# start of Provided data
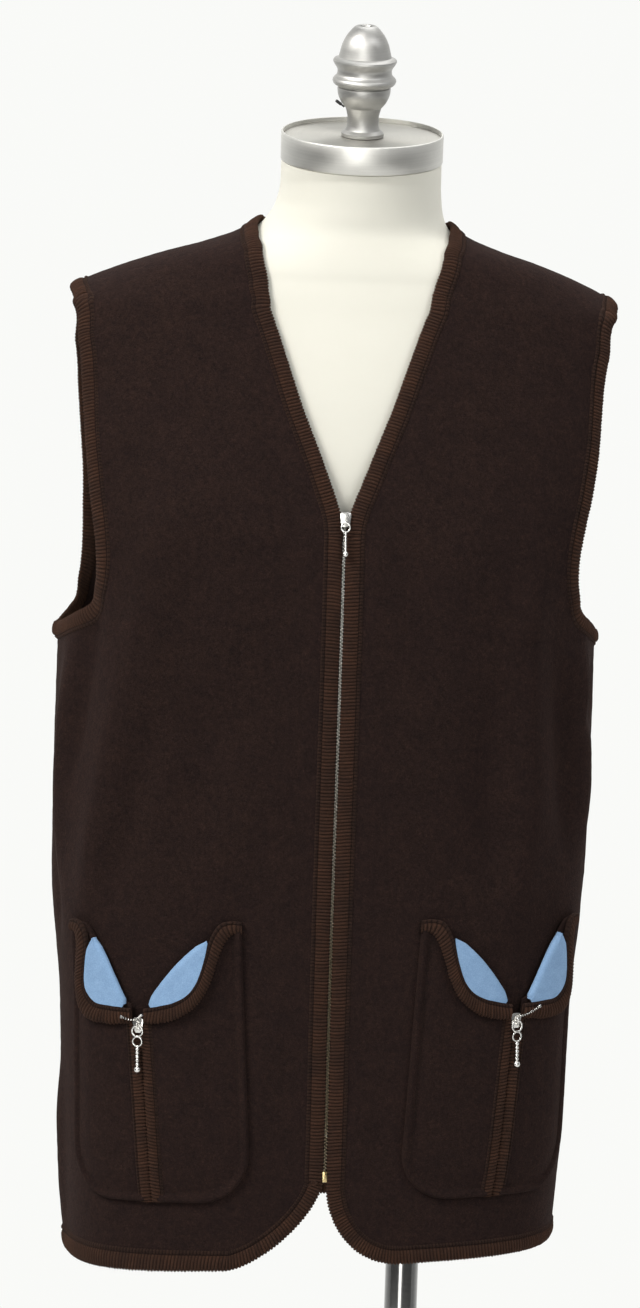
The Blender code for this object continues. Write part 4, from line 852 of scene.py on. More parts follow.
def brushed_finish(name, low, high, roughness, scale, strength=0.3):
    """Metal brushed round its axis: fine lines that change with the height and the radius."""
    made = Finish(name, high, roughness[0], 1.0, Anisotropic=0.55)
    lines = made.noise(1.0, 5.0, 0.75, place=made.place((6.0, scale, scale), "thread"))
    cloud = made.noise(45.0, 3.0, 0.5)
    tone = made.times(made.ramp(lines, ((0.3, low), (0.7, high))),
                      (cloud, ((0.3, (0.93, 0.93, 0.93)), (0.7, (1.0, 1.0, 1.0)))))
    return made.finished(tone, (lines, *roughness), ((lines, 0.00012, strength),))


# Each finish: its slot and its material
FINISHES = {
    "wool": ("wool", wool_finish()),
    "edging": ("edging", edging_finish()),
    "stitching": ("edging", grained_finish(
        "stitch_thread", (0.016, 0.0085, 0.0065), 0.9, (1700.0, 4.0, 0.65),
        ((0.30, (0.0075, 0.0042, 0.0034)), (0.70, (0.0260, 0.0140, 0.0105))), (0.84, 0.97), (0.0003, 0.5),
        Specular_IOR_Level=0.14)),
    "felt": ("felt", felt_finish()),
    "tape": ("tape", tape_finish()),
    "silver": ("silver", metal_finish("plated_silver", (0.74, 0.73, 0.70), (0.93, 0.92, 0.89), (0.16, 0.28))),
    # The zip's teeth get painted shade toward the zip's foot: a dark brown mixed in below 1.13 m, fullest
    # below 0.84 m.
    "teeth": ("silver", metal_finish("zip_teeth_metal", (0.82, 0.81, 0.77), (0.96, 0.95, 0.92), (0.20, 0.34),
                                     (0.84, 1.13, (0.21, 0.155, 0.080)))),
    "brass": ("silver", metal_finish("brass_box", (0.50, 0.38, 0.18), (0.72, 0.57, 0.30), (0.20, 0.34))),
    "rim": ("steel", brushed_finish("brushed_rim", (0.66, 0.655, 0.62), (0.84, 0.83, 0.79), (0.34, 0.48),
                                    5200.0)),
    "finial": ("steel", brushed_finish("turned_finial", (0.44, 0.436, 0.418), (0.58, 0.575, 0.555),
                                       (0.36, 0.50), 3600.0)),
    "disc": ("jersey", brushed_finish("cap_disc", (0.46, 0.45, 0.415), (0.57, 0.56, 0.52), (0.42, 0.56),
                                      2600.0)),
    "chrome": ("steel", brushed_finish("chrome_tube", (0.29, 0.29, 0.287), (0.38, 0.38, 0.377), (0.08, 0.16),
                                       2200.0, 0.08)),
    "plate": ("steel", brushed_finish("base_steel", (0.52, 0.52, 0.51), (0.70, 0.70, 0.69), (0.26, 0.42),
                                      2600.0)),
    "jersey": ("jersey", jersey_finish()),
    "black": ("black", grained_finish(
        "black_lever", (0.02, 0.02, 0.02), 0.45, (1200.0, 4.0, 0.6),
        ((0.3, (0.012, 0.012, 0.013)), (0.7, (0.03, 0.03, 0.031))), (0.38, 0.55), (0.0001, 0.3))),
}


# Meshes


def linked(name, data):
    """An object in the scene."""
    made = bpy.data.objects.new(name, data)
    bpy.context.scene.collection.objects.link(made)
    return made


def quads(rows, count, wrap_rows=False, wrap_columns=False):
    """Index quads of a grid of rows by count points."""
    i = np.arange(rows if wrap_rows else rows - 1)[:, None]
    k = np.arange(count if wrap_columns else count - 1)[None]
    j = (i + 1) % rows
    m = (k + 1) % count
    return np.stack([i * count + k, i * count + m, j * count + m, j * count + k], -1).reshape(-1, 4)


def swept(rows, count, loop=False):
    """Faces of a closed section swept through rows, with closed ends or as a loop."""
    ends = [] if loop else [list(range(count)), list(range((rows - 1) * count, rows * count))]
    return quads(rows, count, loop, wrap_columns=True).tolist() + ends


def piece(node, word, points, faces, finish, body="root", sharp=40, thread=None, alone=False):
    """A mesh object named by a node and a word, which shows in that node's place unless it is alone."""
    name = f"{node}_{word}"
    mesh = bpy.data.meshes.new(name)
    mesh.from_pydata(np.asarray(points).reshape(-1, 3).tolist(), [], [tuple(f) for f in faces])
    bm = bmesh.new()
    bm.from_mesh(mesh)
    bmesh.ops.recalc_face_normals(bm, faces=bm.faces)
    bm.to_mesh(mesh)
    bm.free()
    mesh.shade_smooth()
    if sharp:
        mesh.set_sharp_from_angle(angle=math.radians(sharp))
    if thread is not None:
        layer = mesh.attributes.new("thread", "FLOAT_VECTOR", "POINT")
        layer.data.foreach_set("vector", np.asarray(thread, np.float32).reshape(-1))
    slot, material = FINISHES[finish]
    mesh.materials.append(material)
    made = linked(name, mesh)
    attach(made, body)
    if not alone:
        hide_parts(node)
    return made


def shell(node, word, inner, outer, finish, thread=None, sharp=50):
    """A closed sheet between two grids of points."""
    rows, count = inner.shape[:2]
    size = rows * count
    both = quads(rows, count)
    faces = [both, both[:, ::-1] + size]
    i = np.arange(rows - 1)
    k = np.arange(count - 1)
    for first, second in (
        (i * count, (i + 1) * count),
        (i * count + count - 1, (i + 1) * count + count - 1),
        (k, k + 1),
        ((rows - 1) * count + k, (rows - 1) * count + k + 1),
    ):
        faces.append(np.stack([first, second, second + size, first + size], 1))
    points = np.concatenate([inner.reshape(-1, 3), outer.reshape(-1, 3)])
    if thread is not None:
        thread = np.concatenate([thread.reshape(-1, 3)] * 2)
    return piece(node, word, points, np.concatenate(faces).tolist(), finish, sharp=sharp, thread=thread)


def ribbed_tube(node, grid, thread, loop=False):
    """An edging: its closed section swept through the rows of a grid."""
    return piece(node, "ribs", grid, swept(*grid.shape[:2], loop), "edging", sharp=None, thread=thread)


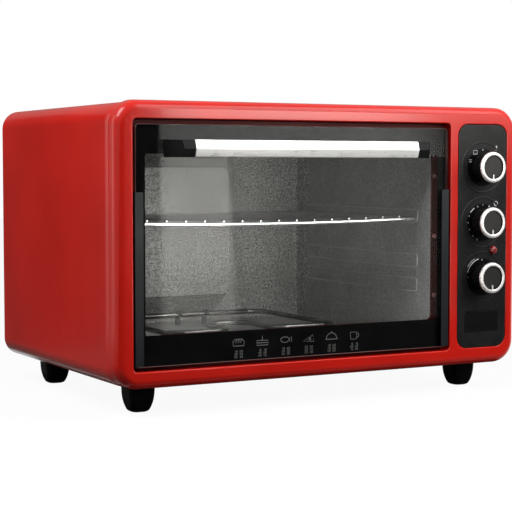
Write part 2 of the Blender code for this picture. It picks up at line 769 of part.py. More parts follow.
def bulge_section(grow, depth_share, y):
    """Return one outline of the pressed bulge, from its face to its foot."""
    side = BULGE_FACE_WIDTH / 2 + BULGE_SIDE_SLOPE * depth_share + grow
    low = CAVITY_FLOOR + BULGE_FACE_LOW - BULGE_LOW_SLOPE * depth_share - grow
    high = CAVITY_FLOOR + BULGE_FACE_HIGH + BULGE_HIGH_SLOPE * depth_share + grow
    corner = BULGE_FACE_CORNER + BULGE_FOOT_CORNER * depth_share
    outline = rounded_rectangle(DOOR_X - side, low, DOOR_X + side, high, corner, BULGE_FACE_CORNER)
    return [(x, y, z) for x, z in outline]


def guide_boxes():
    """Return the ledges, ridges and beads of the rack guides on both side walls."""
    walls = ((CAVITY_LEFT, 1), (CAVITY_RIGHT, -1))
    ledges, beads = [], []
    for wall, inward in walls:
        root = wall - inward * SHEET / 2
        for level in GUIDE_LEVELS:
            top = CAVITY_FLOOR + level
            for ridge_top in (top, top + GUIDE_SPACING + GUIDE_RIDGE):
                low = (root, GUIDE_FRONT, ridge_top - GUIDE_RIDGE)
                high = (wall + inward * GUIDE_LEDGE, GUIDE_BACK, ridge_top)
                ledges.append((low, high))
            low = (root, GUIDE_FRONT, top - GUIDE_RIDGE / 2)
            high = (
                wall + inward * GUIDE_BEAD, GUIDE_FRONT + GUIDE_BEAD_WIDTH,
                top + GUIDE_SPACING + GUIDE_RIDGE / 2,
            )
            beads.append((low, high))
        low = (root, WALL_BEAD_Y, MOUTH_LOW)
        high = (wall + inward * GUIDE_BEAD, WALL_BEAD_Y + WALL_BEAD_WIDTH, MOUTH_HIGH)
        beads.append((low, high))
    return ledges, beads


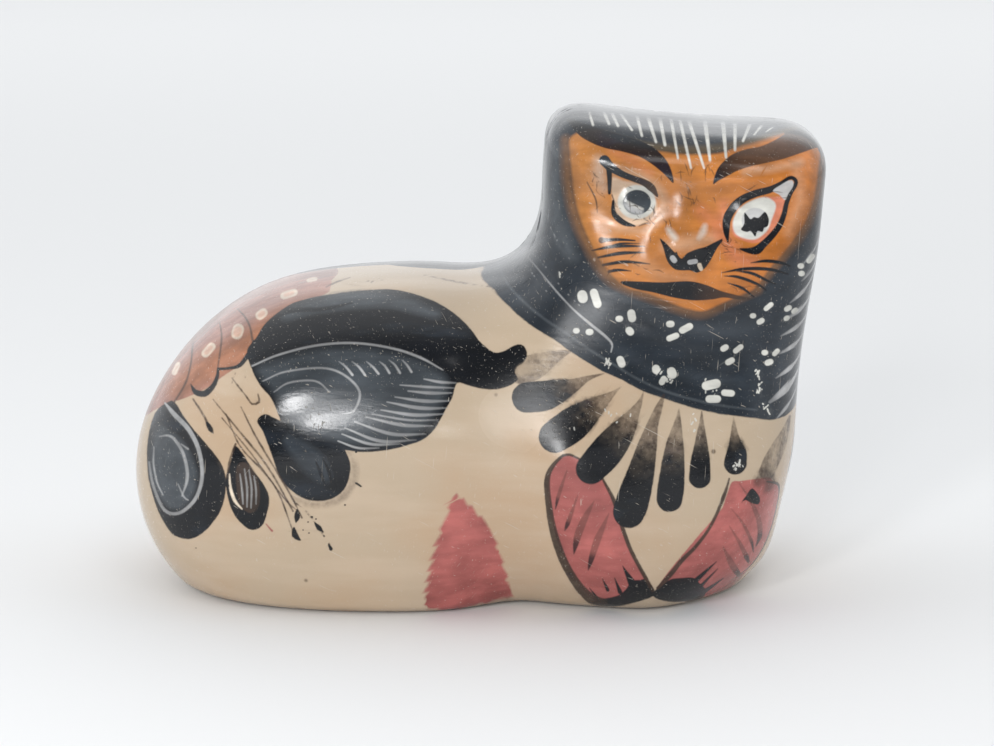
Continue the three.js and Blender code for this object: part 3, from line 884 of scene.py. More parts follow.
# end of Provided data
**Exercise task**: In full and verbatim, repeat the records given above.

**Exercise response**:
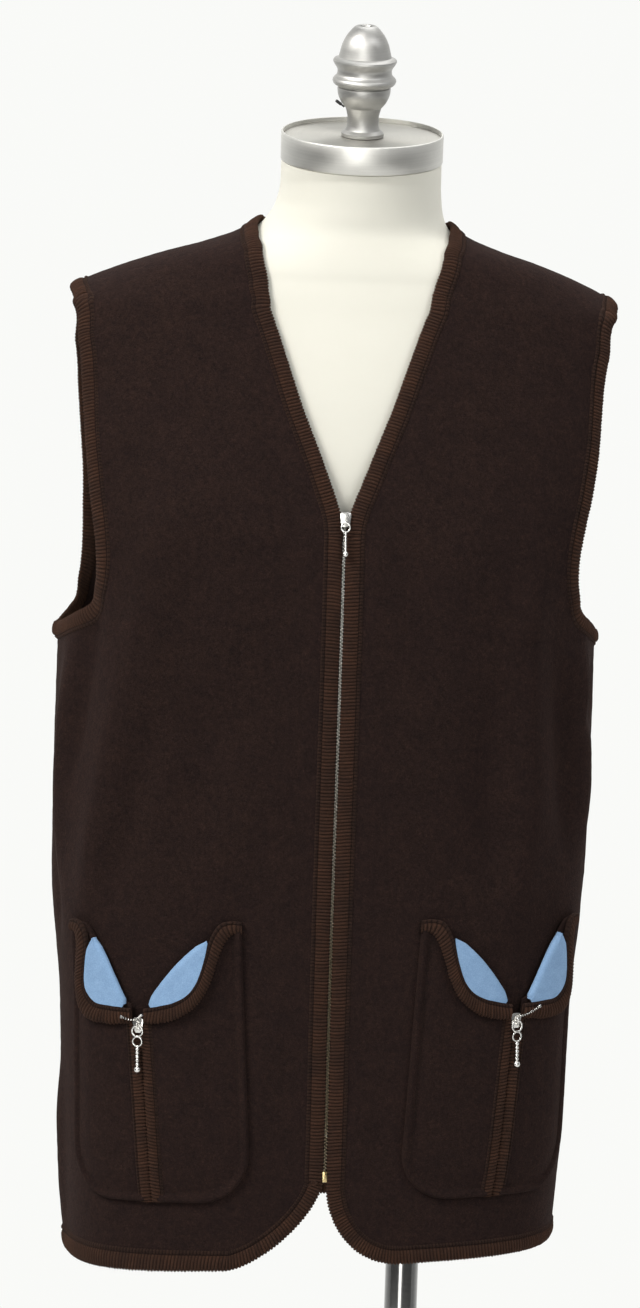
The Blender code for this object continues. Write part 4, from line 852 of scene.py on. More parts follow.
def brushed_finish(name, low, high, roughness, scale, strength=0.3):
    """Metal brushed round its axis: fine lines that change with the height and the radius."""
    made = Finish(name, high, roughness[0], 1.0, Anisotropic=0.55)
    lines = made.noise(1.0, 5.0, 0.75, place=made.place((6.0, scale, scale), "thread"))
    cloud = made.noise(45.0, 3.0, 0.5)
    tone = made.times(made.ramp(lines, ((0.3, low), (0.7, high))),
                      (cloud, ((0.3, (0.93, 0.93, 0.93)), (0.7, (1.0, 1.0, 1.0)))))
    return made.finished(tone, (lines, *roughness), ((lines, 0.00012, strength),))


# Each finish: its slot and its material
FINISHES = {
    "wool": ("wool", wool_finish()),
    "edging": ("edging", edging_finish()),
    "stitching": ("edging", grained_finish(
        "stitch_thread", (0.016, 0.0085, 0.0065), 0.9, (1700.0, 4.0, 0.65),
        ((0.30, (0.0075, 0.0042, 0.0034)), (0.70, (0.0260, 0.0140, 0.0105))), (0.84, 0.97), (0.0003, 0.5),
        Specular_IOR_Level=0.14)),
    "felt": ("felt", felt_finish()),
    "tape": ("tape", tape_finish()),
    "silver": ("silver", metal_finish("plated_silver", (0.74, 0.73, 0.70), (0.93, 0.92, 0.89), (0.16, 0.28))),
    # The zip's teeth get painted shade toward the zip's foot: a dark brown mixed in below 1.13 m, fullest
    # below 0.84 m.
    "teeth": ("silver", metal_finish("zip_teeth_metal", (0.82, 0.81, 0.77), (0.96, 0.95, 0.92), (0.20, 0.34),
                                     (0.84, 1.13, (0.21, 0.155, 0.080)))),
    "brass": ("silver", metal_finish("brass_box", (0.50, 0.38, 0.18), (0.72, 0.57, 0.30), (0.20, 0.34))),
    "rim": ("steel", brushed_finish("brushed_rim", (0.66, 0.655, 0.62), (0.84, 0.83, 0.79), (0.34, 0.48),
                                    5200.0)),
    "finial": ("steel", brushed_finish("turned_finial", (0.44, 0.436, 0.418), (0.58, 0.575, 0.555),
                                       (0.36, 0.50), 3600.0)),
    "disc": ("jersey", brushed_finish("cap_disc", (0.46, 0.45, 0.415), (0.57, 0.56, 0.52), (0.42, 0.56),
                                      2600.0)),
    "chrome": ("steel", brushed_finish("chrome_tube", (0.29, 0.29, 0.287), (0.38, 0.38, 0.377), (0.08, 0.16),
                                       2200.0, 0.08)),
    "plate": ("steel", brushed_finish("base_steel", (0.52, 0.52, 0.51), (0.70, 0.70, 0.69), (0.26, 0.42),
                                      2600.0)),
    "jersey": ("jersey", jersey_finish()),
    "black": ("black", grained_finish(
        "black_lever", (0.02, 0.02, 0.02), 0.45, (1200.0, 4.0, 0.6),
        ((0.3, (0.012, 0.012, 0.013)), (0.7, (0.03, 0.03, 0.031))), (0.38, 0.55), (0.0001, 0.3))),
}


# Meshes


def linked(name, data):
    """An object in the scene."""
    made = bpy.data.objects.new(name, data)
    bpy.context.scene.collection.objects.link(made)
    return made


def quads(rows, count, wrap_rows=False, wrap_columns=False):
    """Index quads of a grid of rows by count points."""
    i = np.arange(rows if wrap_rows else rows - 1)[:, None]
    k = np.arange(count if wrap_columns else count - 1)[None]
    j = (i + 1) % rows
    m = (k + 1) % count
    return np.stack([i * count + k, i * count + m, j * count + m, j * count + k], -1).reshape(-1, 4)


def swept(rows, count, loop=False):
    """Faces of a closed section swept through rows, with closed ends or as a loop."""
    ends = [] if loop else [list(range(count)), list(range((rows - 1) * count, rows * count))]
    return quads(rows, count, loop, wrap_columns=True).tolist() + ends


def piece(node, word, points, faces, finish, body="root", sharp=40, thread=None, alone=False):
    """A mesh object named by a node and a word, which shows in that node's place unless it is alone."""
    name = f"{node}_{word}"
    mesh = bpy.data.meshes.new(name)
    mesh.from_pydata(np.asarray(points).reshape(-1, 3).tolist(), [], [tuple(f) for f in faces])
    bm = bmesh.new()
    bm.from_mesh(mesh)
    bmesh.ops.recalc_face_normals(bm, faces=bm.faces)
    bm.to_mesh(mesh)
    bm.free()
    mesh.shade_smooth()
    if sharp:
        mesh.set_sharp_from_angle(angle=math.radians(sharp))
    if thread is not None:
        layer = mesh.attributes.new("thread", "FLOAT_VECTOR", "POINT")
        layer.data.foreach_set("vector", np.asarray(thread, np.float32).reshape(-1))
    slot, material = FINISHES[finish]
    mesh.materials.append(material)
    made = linked(name, mesh)
    attach(made, body)
    if not alone:
        hide_parts(node)
    return made


def shell(node, word, inner, outer, finish, thread=None, sharp=50):
    """A closed sheet between two grids of points."""
    rows, count = inner.shape[:2]
    size = rows * count
    both = quads(rows, count)
    faces = [both, both[:, ::-1] + size]
    i = np.arange(rows - 1)
    k = np.arange(count - 1)
    for first, second in (
        (i * count, (i + 1) * count),
        (i * count + count - 1, (i + 1) * count + count - 1),
        (k, k + 1),
        ((rows - 1) * count + k, (rows - 1) * count + k + 1),
    ):
        faces.append(np.stack([first, second, second + size, first + size], 1))
    points = np.concatenate([inner.reshape(-1, 3), outer.reshape(-1, 3)])
    if thread is not None:
        thread = np.concatenate([thread.reshape(-1, 3)] * 2)
    return piece(node, word, points, np.concatenate(faces).tolist(), finish, sharp=sharp, thread=thread)


def ribbed_tube(node, grid, thread, loop=False):
    """An edging: its closed section swept through the rows of a grid."""
    return piece(node, "ribs", grid, swept(*grid.shape[:2], loop), "edging", sharp=None, thread=thread)


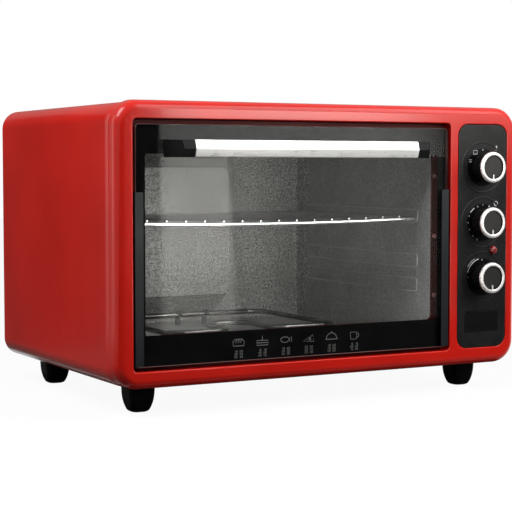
Write part 2 of the Blender code for this picture. It picks up at line 769 of part.py. More parts follow.
def bulge_section(grow, depth_share, y):
    """Return one outline of the pressed bulge, from its face to its foot."""
    side = BULGE_FACE_WIDTH / 2 + BULGE_SIDE_SLOPE * depth_share + grow
    low = CAVITY_FLOOR + BULGE_FACE_LOW - BULGE_LOW_SLOPE * depth_share - grow
    high = CAVITY_FLOOR + BULGE_FACE_HIGH + BULGE_HIGH_SLOPE * depth_share + grow
    corner = BULGE_FACE_CORNER + BULGE_FOOT_CORNER * depth_share
    outline = rounded_rectangle(DOOR_X - side, low, DOOR_X + side, high, corner, BULGE_FACE_CORNER)
    return [(x, y, z) for x, z in outline]


def guide_boxes():
    """Return the ledges, ridges and beads of the rack guides on both side walls."""
    walls = ((CAVITY_LEFT, 1), (CAVITY_RIGHT, -1))
    ledges, beads = [], []
    for wall, inward in walls:
        root = wall - inward * SHEET / 2
        for level in GUIDE_LEVELS:
            top = CAVITY_FLOOR + level
            for ridge_top in (top, top + GUIDE_SPACING + GUIDE_RIDGE):
                low = (root, GUIDE_FRONT, ridge_top - GUIDE_RIDGE)
                high = (wall + inward * GUIDE_LEDGE, GUIDE_BACK, ridge_top)
                ledges.append((low, high))
            low = (root, GUIDE_FRONT, top - GUIDE_RIDGE / 2)
            high = (
                wall + inward * GUIDE_BEAD, GUIDE_FRONT + GUIDE_BEAD_WIDTH,
                top + GUIDE_SPACING + GUIDE_RIDGE / 2,
            )
            beads.append((low, high))
        low = (root, WALL_BEAD_Y, MOUTH_LOW)
        high = (wall + inward * GUIDE_BEAD, WALL_BEAD_Y + WALL_BEAD_WIDTH, MOUTH_HIGH)
        beads.append((low, high))
    return ledges, beads


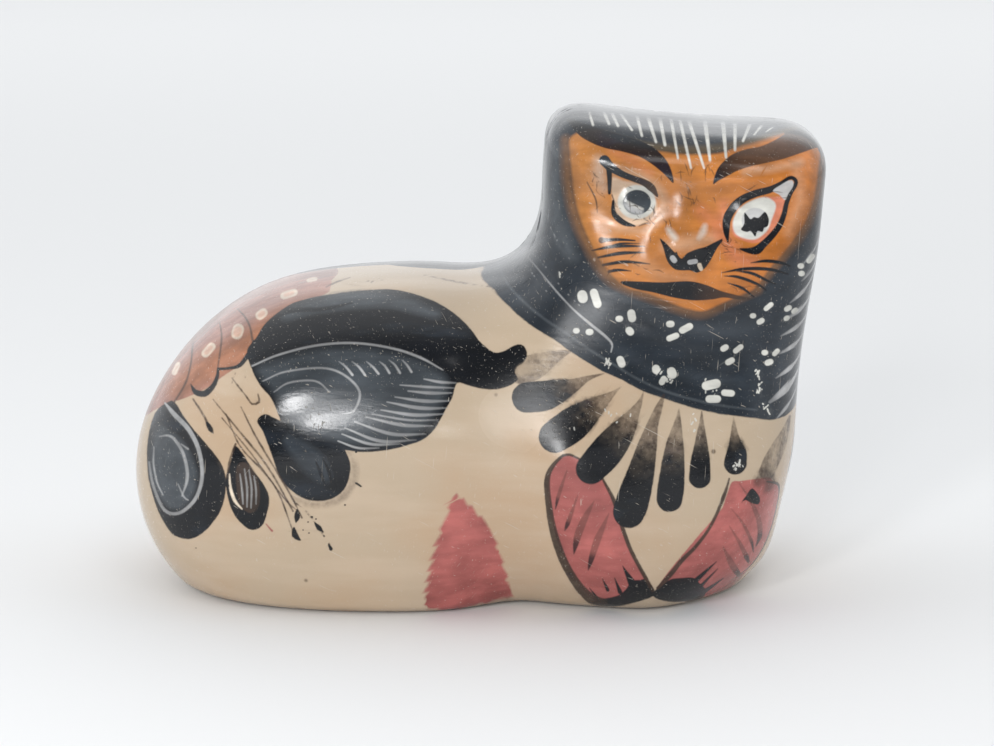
Continue the three.js and Blender code for this object: part 3, from line 884 of scene.py. More parts follow.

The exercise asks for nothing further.